INSTRUCTIONS FOR THE TASK:
Reproduce the material in full, unchanged.
....
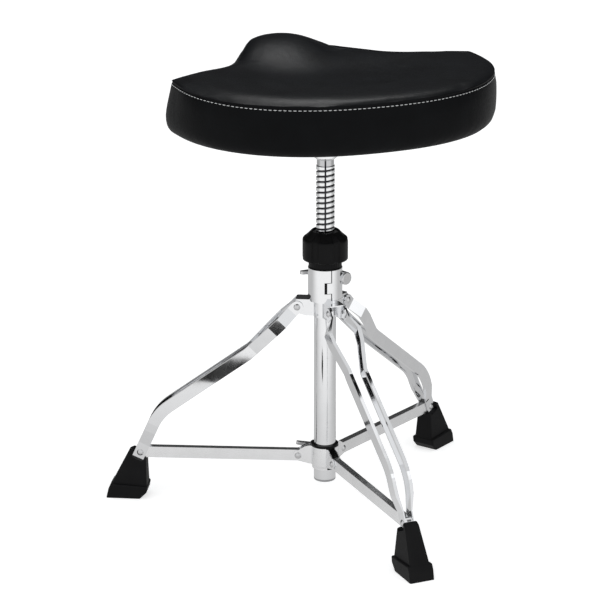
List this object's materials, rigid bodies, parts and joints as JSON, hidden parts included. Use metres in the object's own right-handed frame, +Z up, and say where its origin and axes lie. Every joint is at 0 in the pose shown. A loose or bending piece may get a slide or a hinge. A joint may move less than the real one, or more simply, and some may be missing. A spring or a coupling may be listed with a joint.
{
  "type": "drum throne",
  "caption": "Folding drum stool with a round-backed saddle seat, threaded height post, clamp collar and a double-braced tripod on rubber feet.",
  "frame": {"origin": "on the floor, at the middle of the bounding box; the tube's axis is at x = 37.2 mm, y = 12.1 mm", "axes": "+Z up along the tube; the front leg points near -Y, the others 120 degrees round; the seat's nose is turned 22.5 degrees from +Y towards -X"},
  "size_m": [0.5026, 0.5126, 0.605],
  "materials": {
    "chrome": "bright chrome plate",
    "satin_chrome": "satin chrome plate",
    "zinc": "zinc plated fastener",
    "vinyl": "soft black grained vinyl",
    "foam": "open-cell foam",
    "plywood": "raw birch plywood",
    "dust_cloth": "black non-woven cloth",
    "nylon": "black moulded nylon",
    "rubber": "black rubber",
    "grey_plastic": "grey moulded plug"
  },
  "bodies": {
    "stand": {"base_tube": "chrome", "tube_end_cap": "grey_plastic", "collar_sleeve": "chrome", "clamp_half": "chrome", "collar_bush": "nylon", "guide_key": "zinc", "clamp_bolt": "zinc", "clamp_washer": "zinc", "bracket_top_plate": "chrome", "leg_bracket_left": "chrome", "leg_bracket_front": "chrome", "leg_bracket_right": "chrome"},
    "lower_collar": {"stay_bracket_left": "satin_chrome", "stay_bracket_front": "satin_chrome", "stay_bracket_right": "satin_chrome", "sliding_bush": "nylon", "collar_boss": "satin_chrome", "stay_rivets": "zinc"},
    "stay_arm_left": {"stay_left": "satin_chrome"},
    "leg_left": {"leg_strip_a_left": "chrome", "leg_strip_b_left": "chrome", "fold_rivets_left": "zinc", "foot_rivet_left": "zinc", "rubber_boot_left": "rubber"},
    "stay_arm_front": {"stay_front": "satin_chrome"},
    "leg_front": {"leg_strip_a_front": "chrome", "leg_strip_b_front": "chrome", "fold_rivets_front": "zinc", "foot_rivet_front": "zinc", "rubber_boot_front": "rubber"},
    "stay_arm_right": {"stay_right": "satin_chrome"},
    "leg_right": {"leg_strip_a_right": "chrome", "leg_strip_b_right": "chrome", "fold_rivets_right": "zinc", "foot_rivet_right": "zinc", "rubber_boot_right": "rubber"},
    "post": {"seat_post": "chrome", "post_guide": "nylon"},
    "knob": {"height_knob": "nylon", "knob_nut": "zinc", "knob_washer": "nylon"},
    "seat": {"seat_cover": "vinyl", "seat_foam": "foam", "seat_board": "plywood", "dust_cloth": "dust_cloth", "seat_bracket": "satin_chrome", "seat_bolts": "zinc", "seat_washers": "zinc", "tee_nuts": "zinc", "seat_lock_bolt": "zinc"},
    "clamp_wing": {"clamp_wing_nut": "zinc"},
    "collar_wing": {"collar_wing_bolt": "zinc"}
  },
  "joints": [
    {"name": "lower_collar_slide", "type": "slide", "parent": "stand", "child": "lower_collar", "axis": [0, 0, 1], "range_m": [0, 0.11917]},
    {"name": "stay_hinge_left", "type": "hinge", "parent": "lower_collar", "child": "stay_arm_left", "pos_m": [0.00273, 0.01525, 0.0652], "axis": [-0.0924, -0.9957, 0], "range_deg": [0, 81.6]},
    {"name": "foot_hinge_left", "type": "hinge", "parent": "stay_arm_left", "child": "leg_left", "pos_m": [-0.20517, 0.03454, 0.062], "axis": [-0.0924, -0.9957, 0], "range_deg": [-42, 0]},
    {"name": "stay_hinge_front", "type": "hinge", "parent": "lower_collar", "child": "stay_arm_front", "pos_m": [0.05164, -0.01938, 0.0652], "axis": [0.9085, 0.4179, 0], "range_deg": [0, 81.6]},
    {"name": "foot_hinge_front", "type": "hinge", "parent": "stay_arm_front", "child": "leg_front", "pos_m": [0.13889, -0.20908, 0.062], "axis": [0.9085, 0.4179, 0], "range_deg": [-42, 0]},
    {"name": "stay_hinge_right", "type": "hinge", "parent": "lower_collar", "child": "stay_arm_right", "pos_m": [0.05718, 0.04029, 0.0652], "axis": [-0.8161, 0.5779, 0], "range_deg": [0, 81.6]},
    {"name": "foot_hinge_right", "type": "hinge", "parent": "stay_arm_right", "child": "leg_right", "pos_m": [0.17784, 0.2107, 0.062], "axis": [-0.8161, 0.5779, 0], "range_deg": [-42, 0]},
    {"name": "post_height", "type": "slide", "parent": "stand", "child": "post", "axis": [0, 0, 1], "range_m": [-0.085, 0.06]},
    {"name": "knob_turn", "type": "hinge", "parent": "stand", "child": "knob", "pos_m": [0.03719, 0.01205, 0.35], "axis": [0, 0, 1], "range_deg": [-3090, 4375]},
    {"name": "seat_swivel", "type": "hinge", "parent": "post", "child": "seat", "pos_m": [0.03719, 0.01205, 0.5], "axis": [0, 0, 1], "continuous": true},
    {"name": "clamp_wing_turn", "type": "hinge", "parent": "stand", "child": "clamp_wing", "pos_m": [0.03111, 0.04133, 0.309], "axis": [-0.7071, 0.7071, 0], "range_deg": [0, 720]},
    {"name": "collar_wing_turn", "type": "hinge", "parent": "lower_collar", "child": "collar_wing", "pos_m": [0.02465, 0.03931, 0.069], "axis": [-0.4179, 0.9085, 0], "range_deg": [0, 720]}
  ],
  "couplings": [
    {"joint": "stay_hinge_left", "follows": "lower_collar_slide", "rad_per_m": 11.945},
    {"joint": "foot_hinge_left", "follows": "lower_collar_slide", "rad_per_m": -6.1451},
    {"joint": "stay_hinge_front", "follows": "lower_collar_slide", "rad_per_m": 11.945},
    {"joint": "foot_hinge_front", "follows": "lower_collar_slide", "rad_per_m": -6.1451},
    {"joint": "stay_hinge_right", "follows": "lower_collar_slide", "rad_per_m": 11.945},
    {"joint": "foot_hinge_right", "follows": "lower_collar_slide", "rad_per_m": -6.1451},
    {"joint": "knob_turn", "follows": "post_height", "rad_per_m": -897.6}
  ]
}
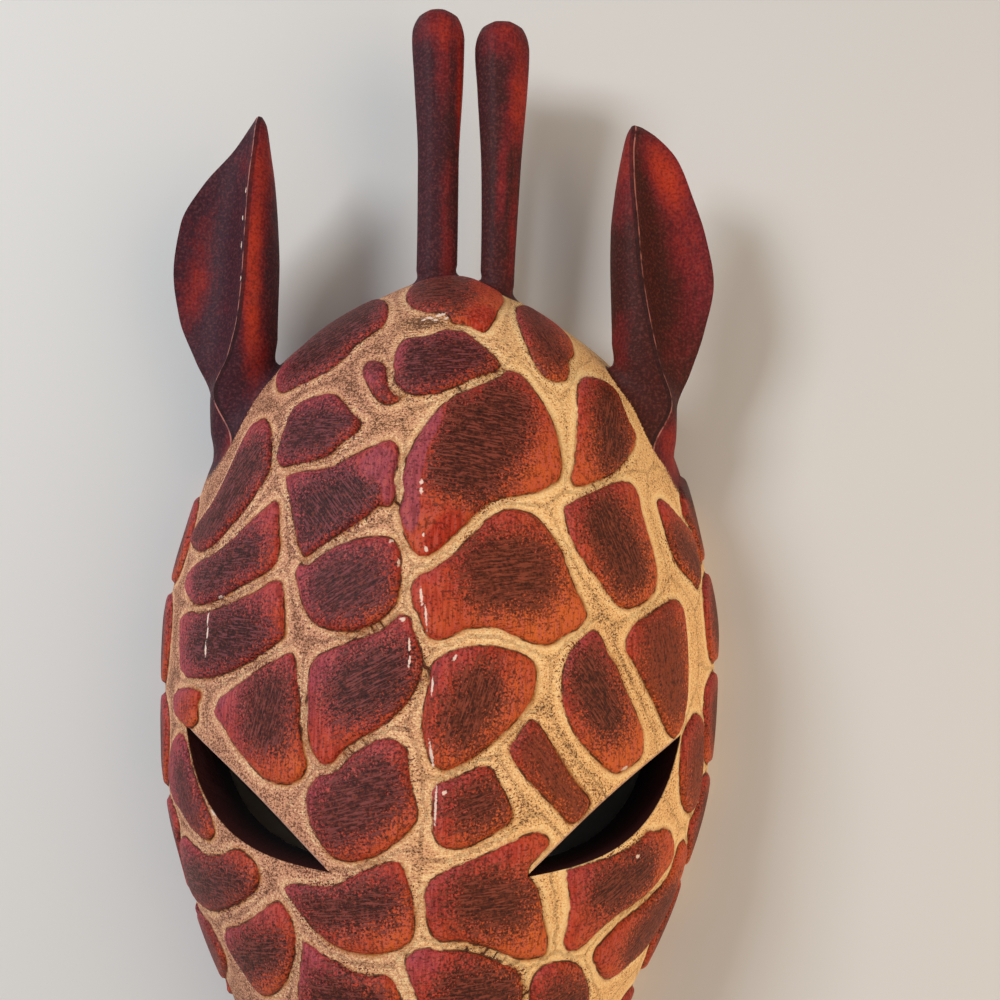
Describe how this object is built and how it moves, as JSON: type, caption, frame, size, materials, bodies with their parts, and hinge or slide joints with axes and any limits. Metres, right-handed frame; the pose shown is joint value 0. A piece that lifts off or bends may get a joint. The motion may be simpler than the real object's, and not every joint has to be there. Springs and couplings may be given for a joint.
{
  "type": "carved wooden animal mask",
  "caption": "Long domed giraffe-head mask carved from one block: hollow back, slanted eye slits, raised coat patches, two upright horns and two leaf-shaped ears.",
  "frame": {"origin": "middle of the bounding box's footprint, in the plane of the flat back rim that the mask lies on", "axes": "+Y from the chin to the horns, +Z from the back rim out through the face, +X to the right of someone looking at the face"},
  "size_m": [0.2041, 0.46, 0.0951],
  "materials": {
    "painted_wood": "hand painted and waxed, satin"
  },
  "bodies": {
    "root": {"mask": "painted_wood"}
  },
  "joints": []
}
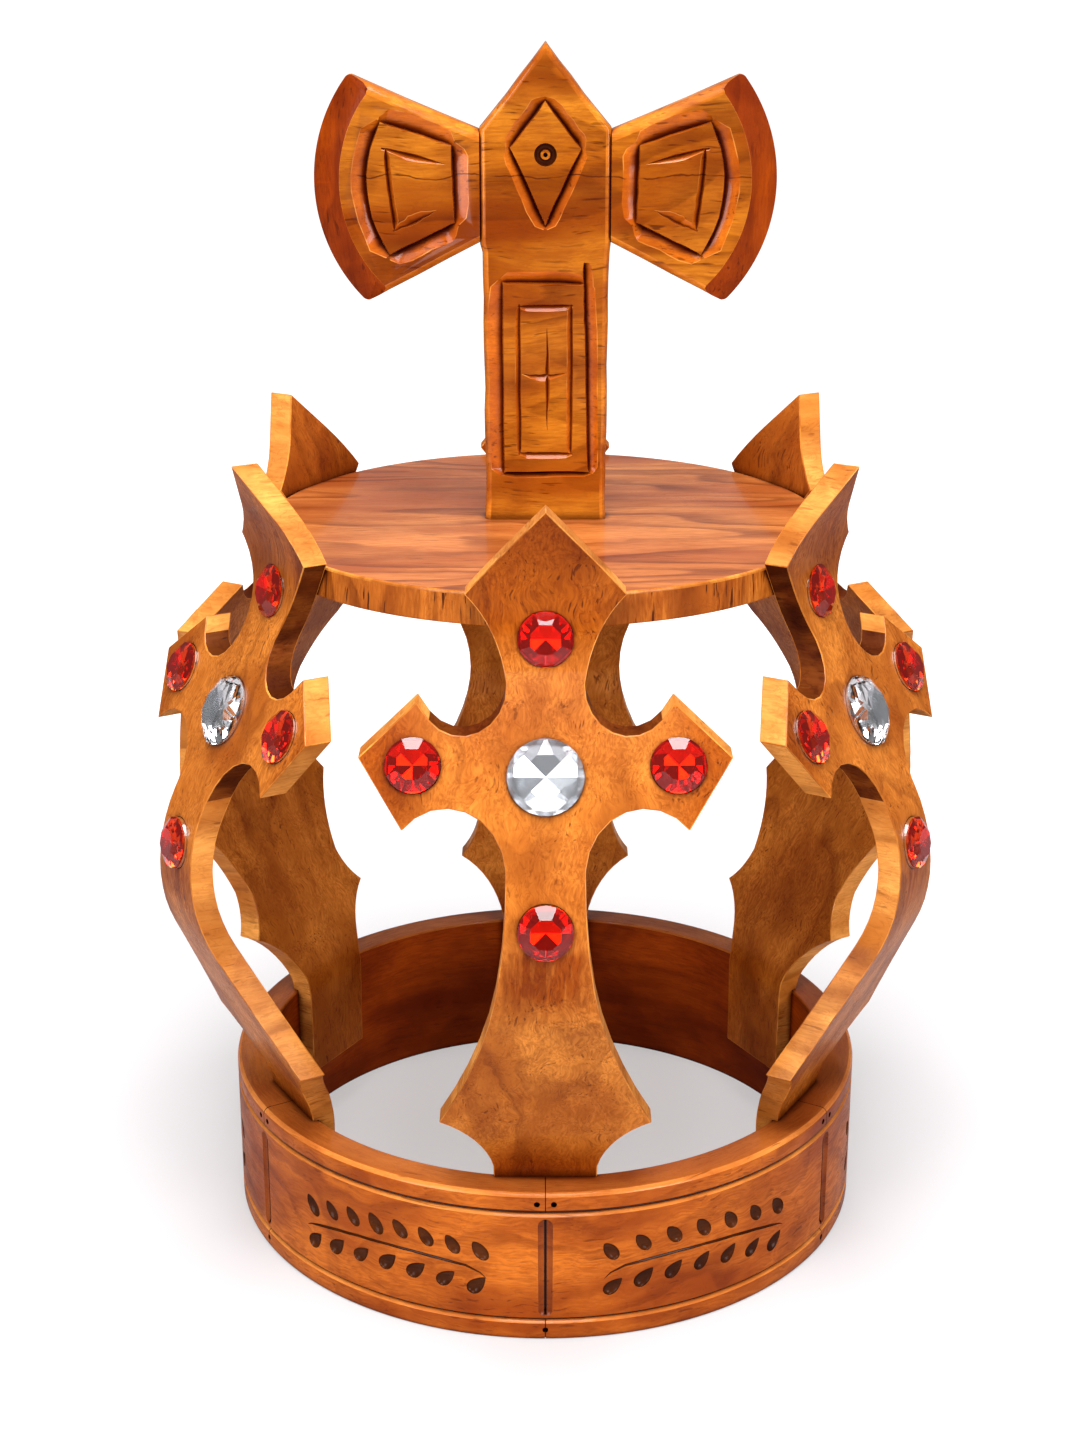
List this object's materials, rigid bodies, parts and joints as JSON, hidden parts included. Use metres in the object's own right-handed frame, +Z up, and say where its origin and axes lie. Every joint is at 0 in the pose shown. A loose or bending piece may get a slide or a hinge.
....
FINISHED ANSWER:
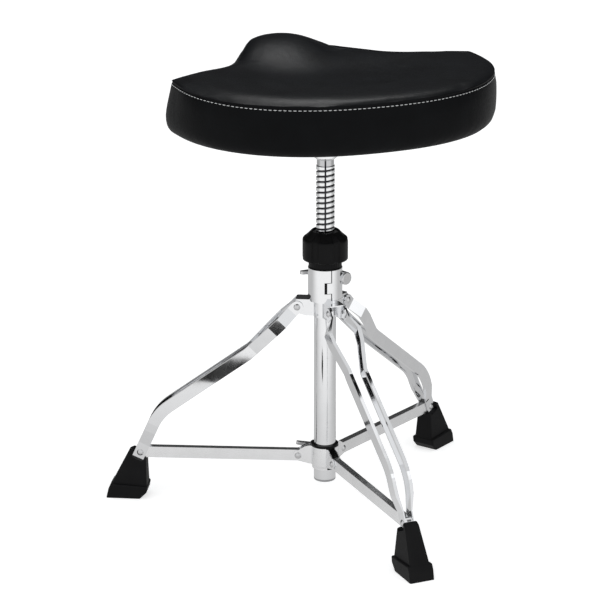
List this object's materials, rigid bodies, parts and joints as JSON, hidden parts included. Use metres in the object's own right-handed frame, +Z up, and say where its origin and axes lie. Every joint is at 0 in the pose shown. A loose or bending piece may get a slide or a hinge. A joint may move less than the real one, or more simply, and some may be missing. A spring or a coupling may be listed with a joint.
{
  "type": "drum throne",
  "caption": "Folding drum stool with a round-backed saddle seat, threaded height post, clamp collar and a double-braced tripod on rubber feet.",
  "frame": {"origin": "on the floor, at the middle of the bounding box; the tube's axis is at x = 37.2 mm, y = 12.1 mm", "axes": "+Z up along the tube; the front leg points near -Y, the others 120 degrees round; the seat's nose is turned 22.5 degrees from +Y towards -X"},
  "size_m": [0.5026, 0.5126, 0.605],
  "materials": {
    "chrome": "bright chrome plate",
    "satin_chrome": "satin chrome plate",
    "zinc": "zinc plated fastener",
    "vinyl": "soft black grained vinyl",
    "foam": "open-cell foam",
    "plywood": "raw birch plywood",
    "dust_cloth": "black non-woven cloth",
    "nylon": "black moulded nylon",
    "rubber": "black rubber",
    "grey_plastic": "grey moulded plug"
  },
  "bodies": {
    "stand": {"base_tube": "chrome", "tube_end_cap": "grey_plastic", "collar_sleeve": "chrome", "clamp_half": "chrome", "collar_bush": "nylon", "guide_key": "zinc", "clamp_bolt": "zinc", "clamp_washer": "zinc", "bracket_top_plate": "chrome", "leg_bracket_left": "chrome", "leg_bracket_front": "chrome", "leg_bracket_right": "chrome"},
    "lower_collar": {"stay_bracket_left": "satin_chrome", "stay_bracket_front": "satin_chrome", "stay_bracket_right": "satin_chrome", "sliding_bush": "nylon", "collar_boss": "satin_chrome", "stay_rivets": "zinc"},
    "stay_arm_left": {"stay_left": "satin_chrome"},
    "leg_left": {"leg_strip_a_left": "chrome", "leg_strip_b_left": "chrome", "fold_rivets_left": "zinc", "foot_rivet_left": "zinc", "rubber_boot_left": "rubber"},
    "stay_arm_front": {"stay_front": "satin_chrome"},
    "leg_front": {"leg_strip_a_front": "chrome", "leg_strip_b_front": "chrome", "fold_rivets_front": "zinc", "foot_rivet_front": "zinc", "rubber_boot_front": "rubber"},
    "stay_arm_right": {"stay_right": "satin_chrome"},
    "leg_right": {"leg_strip_a_right": "chrome", "leg_strip_b_right": "chrome", "fold_rivets_right": "zinc", "foot_rivet_right": "zinc", "rubber_boot_right": "rubber"},
    "post": {"seat_post": "chrome", "post_guide": "nylon"},
    "knob": {"height_knob": "nylon", "knob_nut": "zinc", "knob_washer": "nylon"},
    "seat": {"seat_cover": "vinyl", "seat_foam": "foam", "seat_board": "plywood", "dust_cloth": "dust_cloth", "seat_bracket": "satin_chrome", "seat_bolts": "zinc", "seat_washers": "zinc", "tee_nuts": "zinc", "seat_lock_bolt": "zinc"},
    "clamp_wing": {"clamp_wing_nut": "zinc"},
    "collar_wing": {"collar_wing_bolt": "zinc"}
  },
  "joints": [
    {"name": "lower_collar_slide", "type": "slide", "parent": "stand", "child": "lower_collar", "axis": [0, 0, 1], "range_m": [0, 0.11917]},
    {"name": "stay_hinge_left", "type": "hinge", "parent": "lower_collar", "child": "stay_arm_left", "pos_m": [0.00273, 0.01525, 0.0652], "axis": [-0.0924, -0.9957, 0], "range_deg": [0, 81.6]},
    {"name": "foot_hinge_left", "type": "hinge", "parent": "stay_arm_left", "child": "leg_left", "pos_m": [-0.20517, 0.03454, 0.062], "axis": [-0.0924, -0.9957, 0], "range_deg": [-42, 0]},
    {"name": "stay_hinge_front", "type": "hinge", "parent": "lower_collar", "child": "stay_arm_front", "pos_m": [0.05164, -0.01938, 0.0652], "axis": [0.9085, 0.4179, 0], "range_deg": [0, 81.6]},
    {"name": "foot_hinge_front", "type": "hinge", "parent": "stay_arm_front", "child": "leg_front", "pos_m": [0.13889, -0.20908, 0.062], "axis": [0.9085, 0.4179, 0], "range_deg": [-42, 0]},
    {"name": "stay_hinge_right", "type": "hinge", "parent": "lower_collar", "child": "stay_arm_right", "pos_m": [0.05718, 0.04029, 0.0652], "axis": [-0.8161, 0.5779, 0], "range_deg": [0, 81.6]},
    {"name": "foot_hinge_right", "type": "hinge", "parent": "stay_arm_right", "child": "leg_right", "pos_m": [0.17784, 0.2107, 0.062], "axis": [-0.8161, 0.5779, 0], "range_deg": [-42, 0]},
    {"name": "post_height", "type": "slide", "parent": "stand", "child": "post", "axis": [0, 0, 1], "range_m": [-0.085, 0.06]},
    {"name": "knob_turn", "type": "hinge", "parent": "stand", "child": "knob", "pos_m": [0.03719, 0.01205, 0.35], "axis": [0, 0, 1], "range_deg": [-3090, 4375]},
    {"name": "seat_swivel", "type": "hinge", "parent": "post", "child": "seat", "pos_m": [0.03719, 0.01205, 0.5], "axis": [0, 0, 1], "continuous": true},
    {"name": "clamp_wing_turn", "type": "hinge", "parent": "stand", "child": "clamp_wing", "pos_m": [0.03111, 0.04133, 0.309], "axis": [-0.7071, 0.7071, 0], "range_deg": [0, 720]},
    {"name": "collar_wing_turn", "type": "hinge", "parent": "lower_collar", "child": "collar_wing", "pos_m": [0.02465, 0.03931, 0.069], "axis": [-0.4179, 0.9085, 0], "range_deg": [0, 720]}
  ],
  "couplings": [
    {"joint": "stay_hinge_left", "follows": "lower_collar_slide", "rad_per_m": 11.945},
    {"joint": "foot_hinge_left", "follows": "lower_collar_slide", "rad_per_m": -6.1451},
    {"joint": "stay_hinge_front", "follows": "lower_collar_slide", "rad_per_m": 11.945},
    {"joint": "foot_hinge_front", "follows": "lower_collar_slide", "rad_per_m": -6.1451},
    {"joint": "stay_hinge_right", "follows": "lower_collar_slide", "rad_per_m": 11.945},
    {"joint": "foot_hinge_right", "follows": "lower_collar_slide", "rad_per_m": -6.1451},
    {"joint": "knob_turn", "follows": "post_height", "rad_per_m": -897.6}
  ]
}
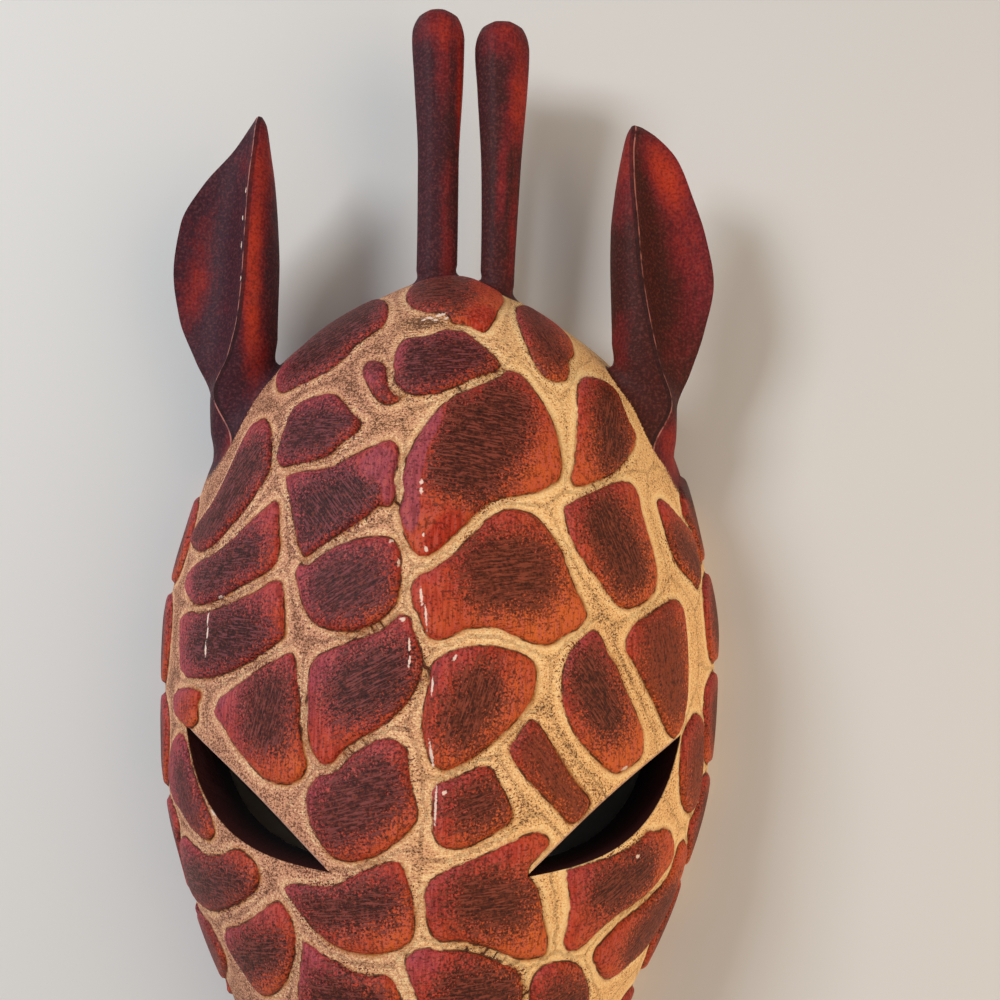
Describe how this object is built and how it moves, as JSON: type, caption, frame, size, materials, bodies with their parts, and hinge or slide joints with axes and any limits. Metres, right-handed frame; the pose shown is joint value 0. A piece that lifts off or bends may get a joint. The motion may be simpler than the real object's, and not every joint has to be there. Springs and couplings may be given for a joint.
{
  "type": "carved wooden animal mask",
  "caption": "Long domed giraffe-head mask carved from one block: hollow back, slanted eye slits, raised coat patches, two upright horns and two leaf-shaped ears.",
  "frame": {"origin": "middle of the bounding box's footprint, in the plane of the flat back rim that the mask lies on", "axes": "+Y from the chin to the horns, +Z from the back rim out through the face, +X to the right of someone looking at the face"},
  "size_m": [0.2041, 0.46, 0.0951],
  "materials": {
    "painted_wood": "hand painted and waxed, satin"
  },
  "bodies": {
    "root": {"mask": "painted_wood"}
  },
  "joints": []
}
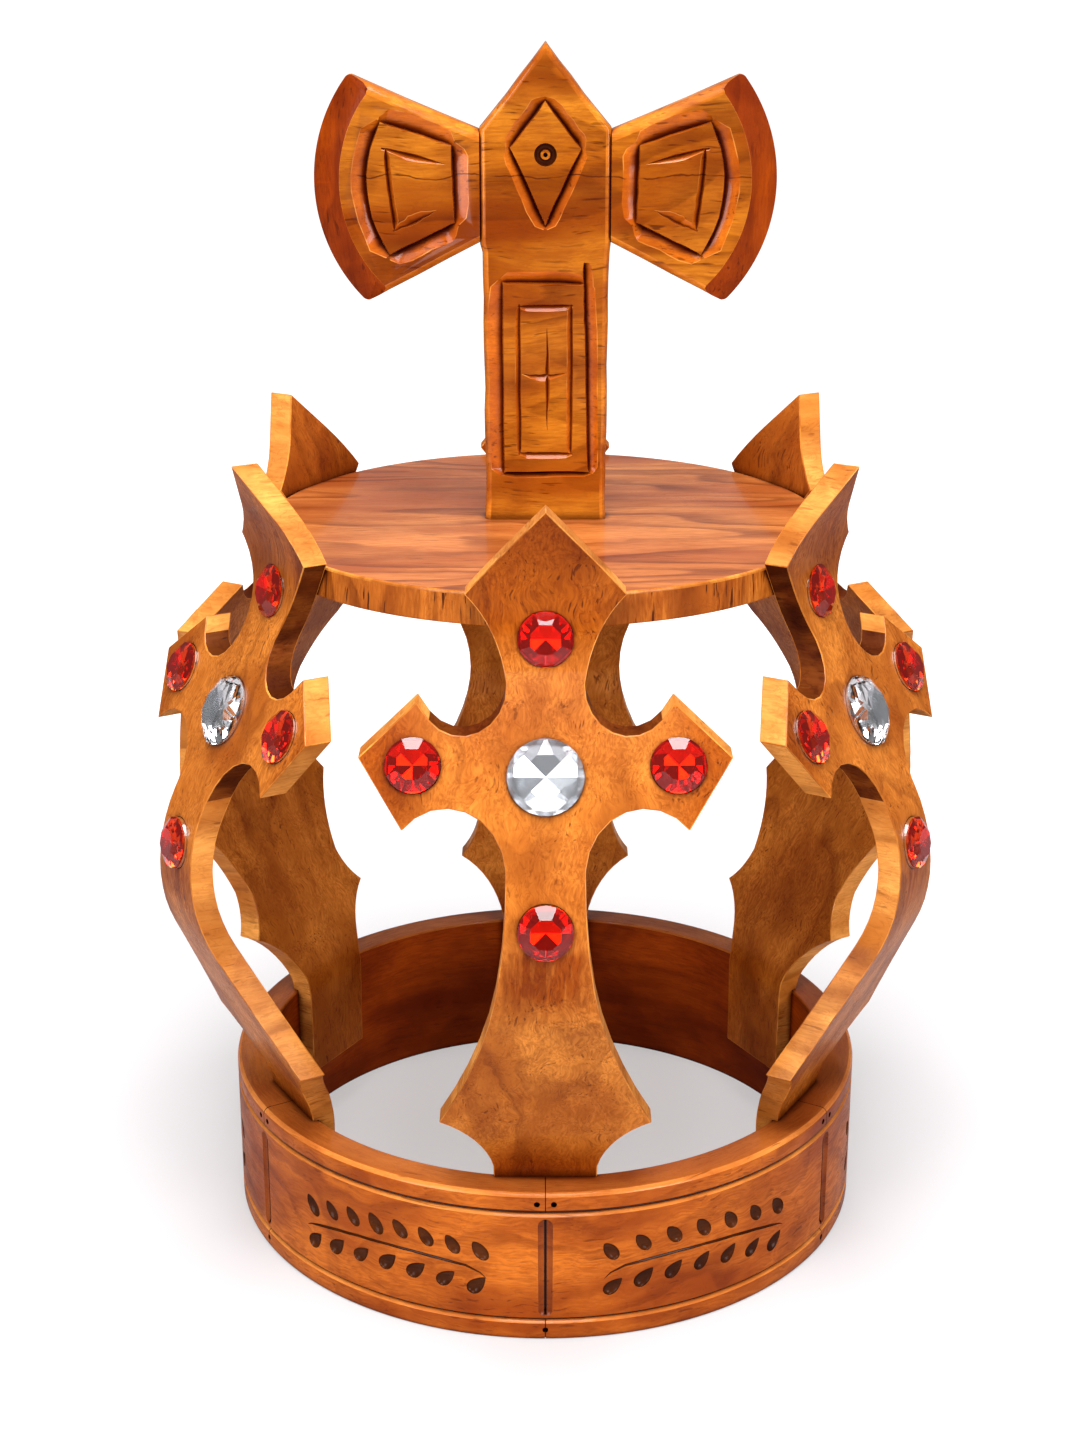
List this object's materials, rigid bodies, parts and joints as JSON, hidden parts included. Use metres in the object's own right-handed frame, +Z up, and say where its origin and axes lie. Every joint is at 0 in the pose shown. A loose or bending piece may get a slide or a hinge.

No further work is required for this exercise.